If literary criticism it is. Reading On Poetry is rather like being guided through a seductively dense forest by a gregarious and wise orienteer. Davidson 'meets' poems like new pals, as he does with the simple savouring of Jo Bell's paean to hydraulic engineering in the poem 'Lifted'. It is fascinating that Davidson sometimes reverses the telescope of seeing and reading. A John Berger of inference, he produces a lengthy paragraph on the baffling cover of Peter Didsbury's The Classical Farm, before dissecting the temporal confusions of his poem 'The Barn' which, in characteristic Davidson-speak, 'is short but not to the point'.

And his anecdotal, self-effacing style is misleading: Davidson can nail the meaning of a poem, or theme, in one well-turned phrase. Alert to the subtext of tyranny in Stanley Cook's 'Towton' - his unsentimental poem about the bloody Wars of the Roses battle - Davidson writes: 'As the full poem reveals, it is not written in memoriam but as an analysis of the buying and selling by a ruling class of the life and death of many others.' The critic, here, gives definition to a fine poem whose creator's own oeuvre is in desperate need of restoration.

Davidson's concluding, and lengthy, examination of W. S. Graham's 'Johann Joachim Quantz's Five Lessons' reveals a persuasive symmetry of thinking. Counter-intuitive in the face of the author's easy style, we are returned to what looks very like the book's defining conceit. Taking a pivotal stanza out of the poem, which is worth repeating here...
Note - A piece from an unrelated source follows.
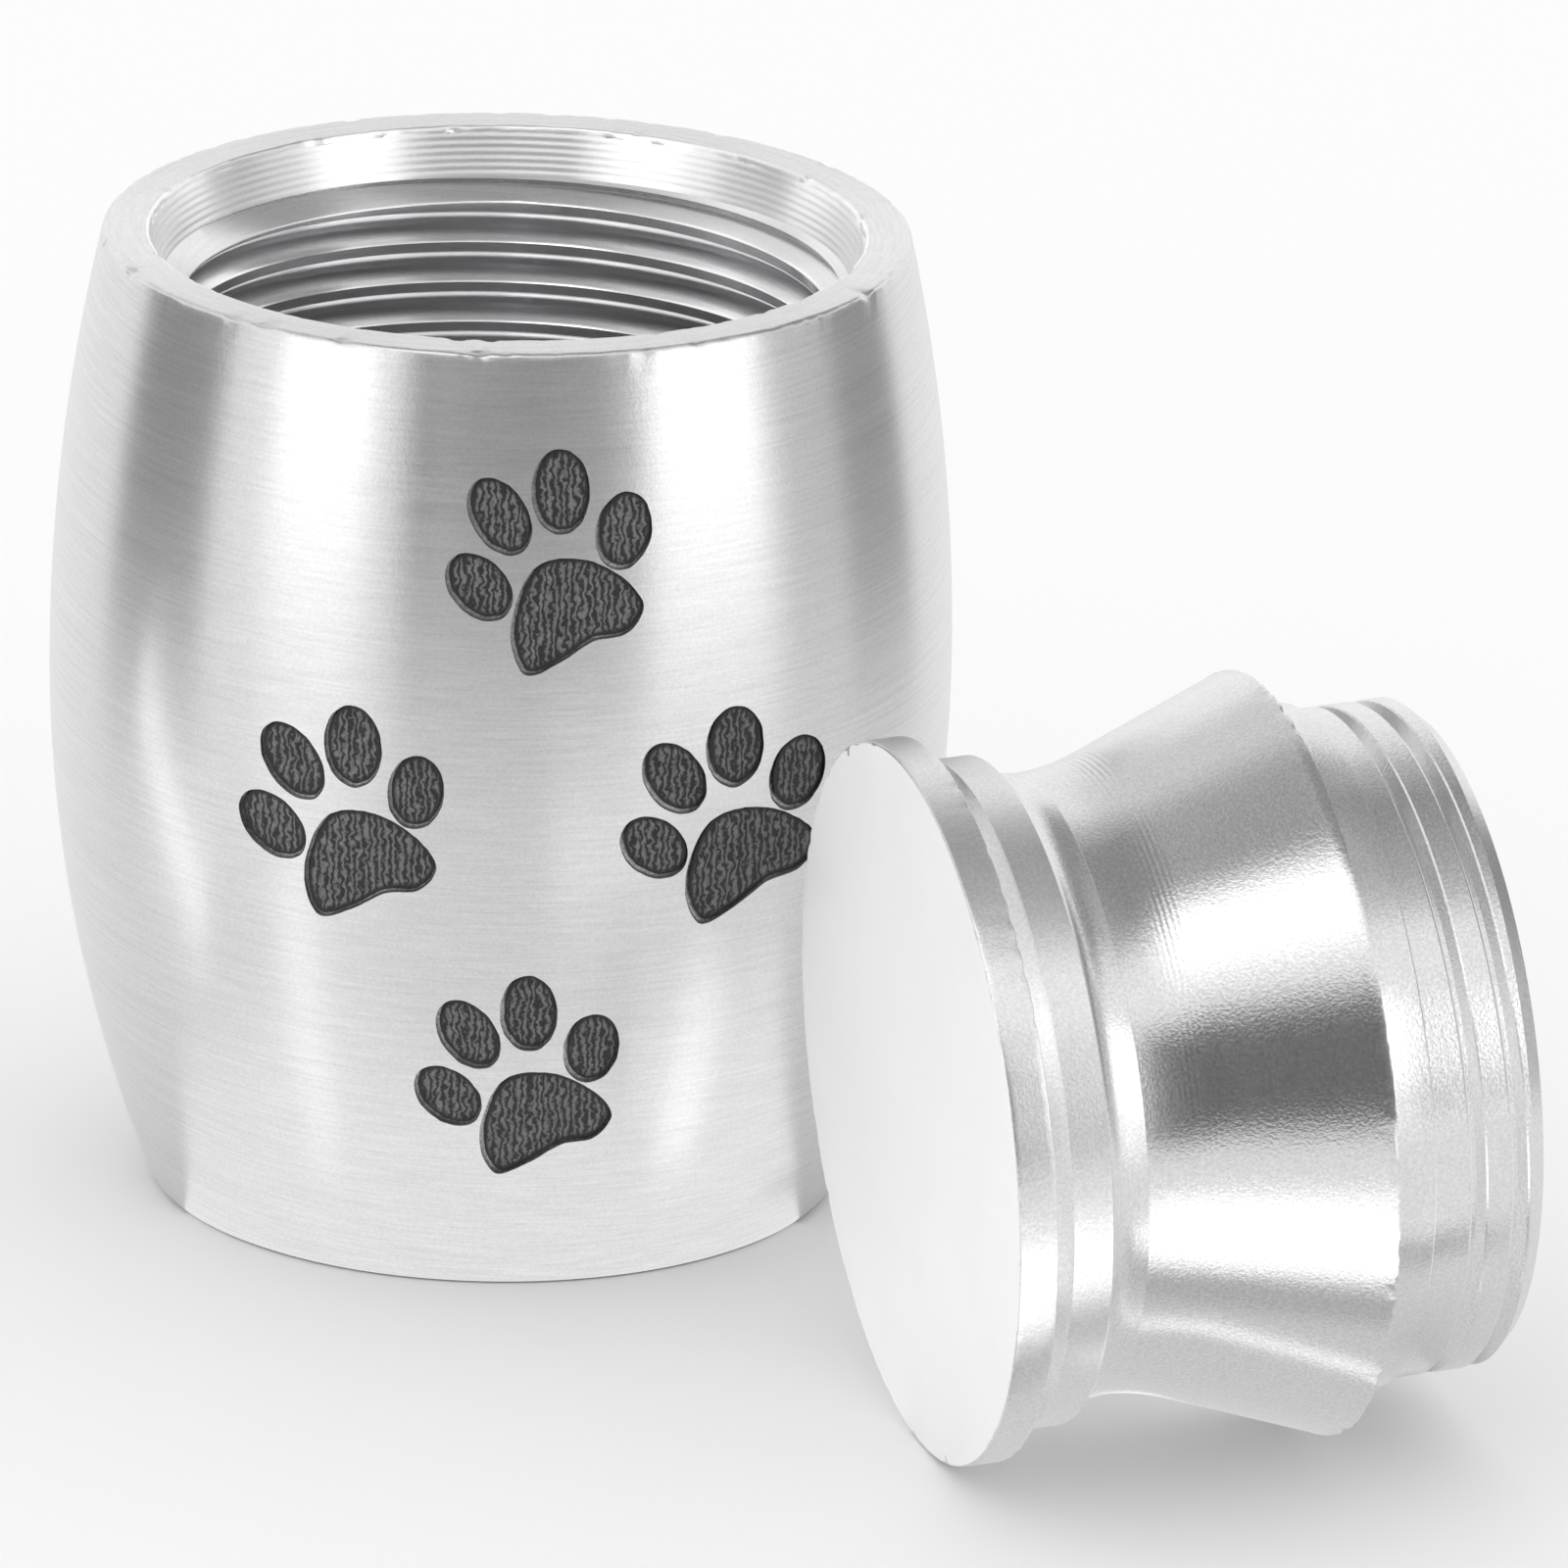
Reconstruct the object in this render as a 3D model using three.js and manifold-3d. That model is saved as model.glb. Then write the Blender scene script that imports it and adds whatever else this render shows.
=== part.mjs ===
// Keepsake urn: a barrel-shaped turned aluminium jar with an internal thread,
// its screw lid lying beside it, and four engraved paw prints filled black.
// Millimetres, +Z up, origin at the centre of the jar's base. -Y is the front.
import * as THREE from 'three';
import { mergeVertices } from 'three/addons/utils/BufferGeometryUtils.js';
import Module from 'manifold-3d';

const wasm = await Module();
wasm.setup();

// ---- driving dimensions ----------------------------------------------------
const FACETS = 40;             // flats round every turned surface

const JAR_HEIGHT = 32.9;
const BASE_RADIUS = 11.45;
const BELLY_RADIUS = 15.0;
const BELLY_HEIGHT = 18.3;
const RIM_RADIUS = 13.36;
const BASE_EDGE = 0.5;         // rounding of the jar's foot
const RIM_EDGE = 0.15;         // edge break round the rim
const MOUTH_RADIUS = 11.85;    // the mouth narrows slightly to the depth of the lid's land
const MOUTH_END_RADIUS = 11.35;
const MOUTH_DEPTH = 1.65;
const BORE_RADIUS = 10.65;     // crest of the internal thread, below a 45 degree lead-in
const CAVITY_FLOOR = 3.2;
const CAVITY_CORNER = 0.8;

const PITCH = 1.4;
const FLANK = Math.tan(Math.PI / 6);
const JAR_THREAD = { depth: 0.7, flat: 0.15 };   // flat: width at the root of the groove
const JAR_THREAD_LENGTH = 7.6;
const LID_THREAD = { depth: 0.5, flat: 0.25 };   // flat: width at the crest

const TOP_RADIUS = 11.8;       // flat disc on top of the lid
const TOP_THICKNESS = 1.3;
const TOP_EDGE = 0.12;
const NECK_GROOVE_RADIUS = 10.3;
const RING_START = 2.1;
const RING_END = 3.4;
const RING_RADIUS = 10.9;
const WAIST_START = 4.8;
const WAIST_END = 6.0;
const WAIST_RADIUS = 10.15;
const SKIRT_RADIUS = 12.5;
const SKIRT_END = 12.5;        // distance from the top face to the seating face
const LAND_RADIUS = 11.2;
const LAND_END = 14.15;
const RELIEF_RADIUS = 10.2;
const RELIEF_END = 14.7;
const PLUG_RADIUS = 10.45;     // root of the lid's thread
const PLUG_END = 18.0;
const PLUG_CHAMFER = 0.45;

const LID_TOP_CENTRE = [13.38, -25.92];  // plan position of the top face's centre
const LID_HEADING = THREE.MathUtils.degToRad(16.5);

const PRINT_DEPTH = 0.25;      // engraving below the barrel's surface
const FILL_TOP = 0.12;         // the black fill lies this far below the surface
const FILL_GAP = 0.01;         // between the fill and the floor of the engraving
const FILL_SCALE = 0.985;      // fill outline against the engraved outline

const ALUMINIUM = { color: 0xd6d7d8, roughness: 0.32, metalness: 1.0 };
const BLACK_FILL = { color: 0x2f2f30, roughness: 0.8, metalness: 0.0 };

// ---- solids ----------------------------------------------------------------
function solid(geometry) {
  const g = geometry.clone();
  g.deleteAttribute('normal');
  g.deleteAttribute('uv');
  const merged = mergeVertices(g, 1e-4);
  const position = merged.attributes.position;
  const triangles = [];
  let volume = 0;
  const [a, b, c] = [new THREE.Vector3(), new THREE.Vector3(), new THREE.Vector3()];
  for (let i = 0; i < merged.index.count; i += 3) {
    const corner = [0, 1, 2].map((k) => merged.index.getX(i + k));
    if (new Set(corner).size < 3) continue;
    triangles.push(...corner);
    a.fromBufferAttribute(position, corner[0]);
    b.fromBufferAttribute(position, corner[1]);
    c.fromBufferAttribute(position, corner[2]);
    volume += a.dot(b.cross(c));
  }
  if (volume < 0) triangles.reverse();
  return new wasm.Manifold(new wasm.Mesh({
    numProp: 3,
    vertProperties: new Float32Array(position.array),
    triVerts: new Uint32Array(triangles),
  }));
}

// A turned solid: [radius, height] points revolved about Z.
function turned(profile) {
  const points = profile.map(([r, z]) => new THREE.Vector2(r, z));
  return solid(new THREE.LatheGeometry(points, FACETS).rotateX(Math.PI / 2));
}

class Helix extends THREE.Curve {
  constructor(radius, start, turns) {
    super();
    Object.assign(this, { radius, start, turns });
  }

  getPoint(t, target = new THREE.Vector3()) {
    const angle = 2 * Math.PI * this.turns * t;
    return target.set(
      this.radius * Math.cos(angle),
      this.radius * Math.sin(angle),
      this.start + PITCH * this.turns * t,
    );
  }

  // The section stays upright, its first axis pointing away from the Z axis.
  computeFrenetFrames(segments) {
    const frames = { tangents: [], normals: [], binormals: [] };
    for (let i = 0; i <= segments; i += 1) {
      const angle = (2 * Math.PI * this.turns * i) / segments;
      frames.tangents.push(new THREE.Vector3(-Math.sin(angle), Math.cos(angle), 0));
      frames.normals.push(new THREE.Vector3(Math.cos(angle), Math.sin(angle), 0));
      frames.binormals.push(new THREE.Vector3(0, 0, -1));
    }
    return frames;
  }
}

// One thread tooth swept along a helix; its root side reaches `under` below `radius`.
function threadTooth({ depth, flat }, radius, start, turns, under) {
  const tip = flat / 2;
  const foot = tip + (depth + under) * FLANK;
  const section = new THREE.Shape([
    new THREE.Vector2(-under, -foot),
    new THREE.Vector2(depth, -tip),
    new THREE.Vector2(depth, tip),
    new THREE.Vector2(-under, foot),
  ]);
  return solid(new THREE.ExtrudeGeometry(section, {
    steps: Math.round(turns * FACETS),
    extrudePath: new Helix(radius, start, turns),
  }));
}

// ---- the jar's barrel outline: two arcs that meet at the belly --------------
function barrelRadius(z) {
  const end = z < BELLY_HEIGHT ? [BASE_RADIUS, 0] : [RIM_RADIUS, JAR_HEIGHT];
  const drop = BELLY_RADIUS - end[0];
  const run = BELLY_HEIGHT - end[1];
  const arc = (drop * drop + run * run) / (2 * drop);
  return BELLY_RADIUS - arc + Math.sqrt(arc * arc - (z - BELLY_HEIGHT) ** 2);
}

function barrelPoints(from, to, count, inset) {
  return Array.from({ length: count + 1 }, (_, i) => {
    const z = from + ((to - from) * i) / count;
    return [barrelRadius(z) - inset, z];
  });
}

const barrelSide = (inset) => [
  ...barrelPoints(BASE_EDGE, BELLY_HEIGHT, 6, inset),
  ...barrelPoints(BELLY_HEIGHT, JAR_HEIGHT - RIM_EDGE, 5, inset).slice(1),
];

// ---- paw print, drawn flat and engraved straight in from the front ----------
// Toes: [x, z, half width, half length, lean]. The lean is towards -X.
const TOES = {
  outer_left: [-2.8, -0.58, 0.93, 1.28, 0.78],
  inner_left: [-2.17, 1.75, 0.92, 1.38, 0.56],
  inner_right: [-0.2, 2.55, 0.95, 1.4, 0.06],
  outer_right: [1.87, 1.18, 0.92, 1.28, -0.12],
};
const PAD_OUTLINE = [
  [-1.2, -3.5], [-1.72, -2.5], [-1.55, -0.95], [-0.85, 0.18], [0.55, 0.33],
  [1.95, -0.42], [2.58, -1.38], [2.05, -2.2], [0.95, -2.42], [-0.15, -3.1],
];
const PRINTS = {
  upper: [2.06, 25.9],
  left: [-4.57, 17.1],
  right: [7.9, 16.85],
  lower: [1.3, 8.0],
};

function toeOutline([x, z, width, length, lean]) {
  const curve = new THREE.EllipseCurve(x, z, width, length, 0, 2 * Math.PI, false, lean);
  return { centre: [x, z], points: curve.getPoints(14).slice(0, -1) };
}

function padOutline() {
  const knots = PAD_OUTLINE.map(([x, z]) => new THREE.Vector3(x, z, 0));
  const curve = new THREE.CatmullRomCurve3(knots, true, 'centripetal');
  const points = curve.getPoints(20).slice(0, -1);
  return { centre: [0.3, -1.4], points };
}

// A prism through the front wall, with the outline scaled about its centre.
function printPrism(outline, [x, z], scale) {
  const [cx, cz] = outline.centre;
  const shape = new THREE.Shape(outline.points.map((p) => new THREE.Vector2(
    x + cx + (p.x - cx) * scale,
    z + cz + (p.y - cz) * scale,
  )));
  const geometry = new THREE.ExtrudeGeometry(shape, { depth: 10, bevelEnabled: false });
  return solid(geometry.rotateX(Math.PI / 2).translate(0, -7, 0));
}

// ---- jar -------------------------------------------------------------------
const mouthFloor = JAR_HEIGHT - MOUTH_DEPTH;
const leadIn = MOUTH_END_RADIUS - BORE_RADIUS;
let jar = turned([
  [0, 0],
  [BASE_RADIUS - BASE_EDGE, 0],
  [barrelRadius(BASE_EDGE) - 0.3 * BASE_EDGE, 0.3 * BASE_EDGE],
  ...barrelSide(0),
  [RIM_RADIUS - RIM_EDGE, JAR_HEIGHT],
  [MOUTH_RADIUS, JAR_HEIGHT],
  [MOUTH_END_RADIUS, mouthFloor],
  [BORE_RADIUS, mouthFloor - leadIn],
  [BORE_RADIUS, CAVITY_FLOOR + CAVITY_CORNER],
  [BORE_RADIUS - CAVITY_CORNER, CAVITY_FLOOR],
  [0, CAVITY_FLOOR],
]);
const jarTurns = JAR_THREAD_LENGTH / PITCH;
jar = jar.subtract(
  threadTooth(
    JAR_THREAD, BORE_RADIUS, mouthFloor + PITCH / 2 - JAR_THREAD_LENGTH, jarTurns, 0.3,
  ),
);

const engravedCore = turned([
  [0, BASE_EDGE], ...barrelSide(PRINT_DEPTH), [0, JAR_HEIGHT - RIM_EDGE],
]);
const fillShell = turned([
  ...barrelSide(FILL_TOP),
  ...barrelSide(PRINT_DEPTH - FILL_GAP).reverse(),
  barrelSide(FILL_TOP)[0],
]);

const outlines = { pad: padOutline() };
for (const [name, toe] of Object.entries(TOES)) outlines[`toe_${name}`] = toeOutline(toe);

const fills = {};
for (const [print, place] of Object.entries(PRINTS)) {
  for (const [name, outline] of Object.entries(outlines)) {
    jar = jar.subtract(printPrism(outline, place, 1).subtract(engravedCore));
    fills[`print_${print}_${name}`] = printPrism(outline, place, FILL_SCALE).intersect(fillShell);
  }
}

// ---- lid, built standing on its top face with the plug upwards ---------------
let lid = turned([
  [0, 0],
  [TOP_RADIUS - TOP_EDGE, 0],
  [TOP_RADIUS, TOP_EDGE],
  [TOP_RADIUS, TOP_THICKNESS],
  [NECK_GROOVE_RADIUS, TOP_THICKNESS + 0.1],
  [NECK_GROOVE_RADIUS, RING_START - 0.1],
  [RING_RADIUS, RING_START],
  [RING_RADIUS, RING_END],
  [RING_RADIUS - 0.5, RING_END + 0.35],
  [WAIST_RADIUS, WAIST_START],
  [WAIST_RADIUS, WAIST_END],
  [SKIRT_RADIUS, SKIRT_END - 0.1],
  [SKIRT_RADIUS, SKIRT_END],
  [LAND_RADIUS, SKIRT_END],
  [LAND_RADIUS, LAND_END],
  [RELIEF_RADIUS, LAND_END],
  [RELIEF_RADIUS, RELIEF_END],
  [PLUG_RADIUS, RELIEF_END],
  [PLUG_RADIUS, PLUG_END - PLUG_CHAMFER],
  [PLUG_RADIUS - PLUG_CHAMFER, PLUG_END],
  [0, PLUG_END],
]);
const plugTurns = (PLUG_END - RELIEF_END + 0.4) / PITCH;
const tooth = threadTooth(LID_THREAD, PLUG_RADIUS, RELIEF_END - 0.2, plugTurns, 0.2);
const crest = PLUG_RADIUS + LID_THREAD.depth + 0.1;
const plugEnvelope = turned([
  [0, RELIEF_END],
  [crest - 0.5, RELIEF_END],
  [crest, RELIEF_END + 0.4],
  [crest, PLUG_END - 2 * PLUG_CHAMFER],
  [crest - 2 * PLUG_CHAMFER, PLUG_END],
  [0, PLUG_END],
]);
lid = lid.add(tooth.intersect(plugEnvelope));

// ---- scene graph -----------------------------------------------------------
function mesh(name, manifold, finish) {
  const { vertProperties, triVerts } = manifold.getMesh();
  const geometry = new THREE.BufferGeometry();
  geometry.setAttribute('position', new THREE.BufferAttribute(vertProperties, 3));
  geometry.setIndex(new THREE.BufferAttribute(triVerts, 1));
  geometry.computeVertexNormals();
  const result = new THREE.Mesh(geometry, new THREE.MeshStandardMaterial(finish));
  result.name = name;
  return result;
}

const urn = new THREE.Group();
urn.add(mesh('jar', jar, ALUMINIUM));
for (const [name, fill] of Object.entries(fills)) urn.add(mesh(name, fill, BLACK_FILL));

// The lid lies on the edges of its disc and its skirt, so its axis rises slightly
// towards the plug.
const rise = Math.atan2(SKIRT_RADIUS - TOP_RADIUS, SKIRT_END - TOP_EDGE);
const lying = new THREE.Group();
lying.rotation.y = Math.PI / 2 - rise;
lying.add(mesh('lid', lid, ALUMINIUM));
const lidPlace = new THREE.Group();
lidPlace.position.set(
  ...LID_TOP_CENTRE,
  TOP_RADIUS * Math.cos(rise) - TOP_EDGE * Math.sin(rise),
);
lidPlace.rotation.z = LID_HEADING;
lidPlace.add(lying);
urn.add(lidPlace);

export default urn;
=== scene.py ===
"""Keepsake urn: a turned aluminium jar with engraved black paw prints, its screw lid beside it.

The solids are worked out in millimetres and brought to metres once when they are finished.
"""
import math

import bmesh
import bpy
from mathutils import Matrix, Vector, noise
from mathutils.kdtree import KDTree


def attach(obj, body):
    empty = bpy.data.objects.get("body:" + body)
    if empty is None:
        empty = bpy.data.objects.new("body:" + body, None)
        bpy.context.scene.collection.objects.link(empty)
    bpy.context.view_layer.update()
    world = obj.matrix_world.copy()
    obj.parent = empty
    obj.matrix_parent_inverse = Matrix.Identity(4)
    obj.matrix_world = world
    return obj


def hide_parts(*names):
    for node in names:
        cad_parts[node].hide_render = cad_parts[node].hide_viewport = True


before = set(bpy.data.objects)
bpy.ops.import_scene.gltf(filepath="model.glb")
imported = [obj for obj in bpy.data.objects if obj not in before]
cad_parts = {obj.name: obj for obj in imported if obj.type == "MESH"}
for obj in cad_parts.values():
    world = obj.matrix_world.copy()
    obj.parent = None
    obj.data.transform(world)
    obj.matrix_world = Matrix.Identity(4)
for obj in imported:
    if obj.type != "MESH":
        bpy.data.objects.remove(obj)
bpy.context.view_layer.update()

# ---- camera ------------------------------------------------------------------------------------
# A long lens on a stand in front of the jar, looking down on it at about nineteen degrees.
CAMERA_DISTANCE = 700.0
CAMERA_RISE = 0.3281822          # radians above the table
CAMERA_TURN = 0.01435098         # radians to the right of straight ahead
CAMERA_DIP = 0.00168091          # radians below the line to the aim
CAMERA_ROLL = 0.02050192
AIM_HEIGHT = 15.0
LENS = 482.46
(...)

'Now we must try higher, aware of the terrible
Shapes of silence sitting outside your ear
Anxious to define you and really love you.
Remember silence is curious about its opposite
Element which you shall learn to represent.'

...Davidson reiterates his earlier inference about putting words into silence. In the poem, the music teacher Quantz is instructing his pupil in the art of flute playing, 'making the unknown heard'. Which is what the synaesthesia of music, and good poems, do.

On Poetry is a departure from the critical norm, and a pleasure to devour. As studiedly simple, and as mercifully free of postmodern obfuscation as Peter Sansom's seminal Writing Poems, Davidson's sage words lead the reader towards an understanding of the ways in which poetry may speak to us all.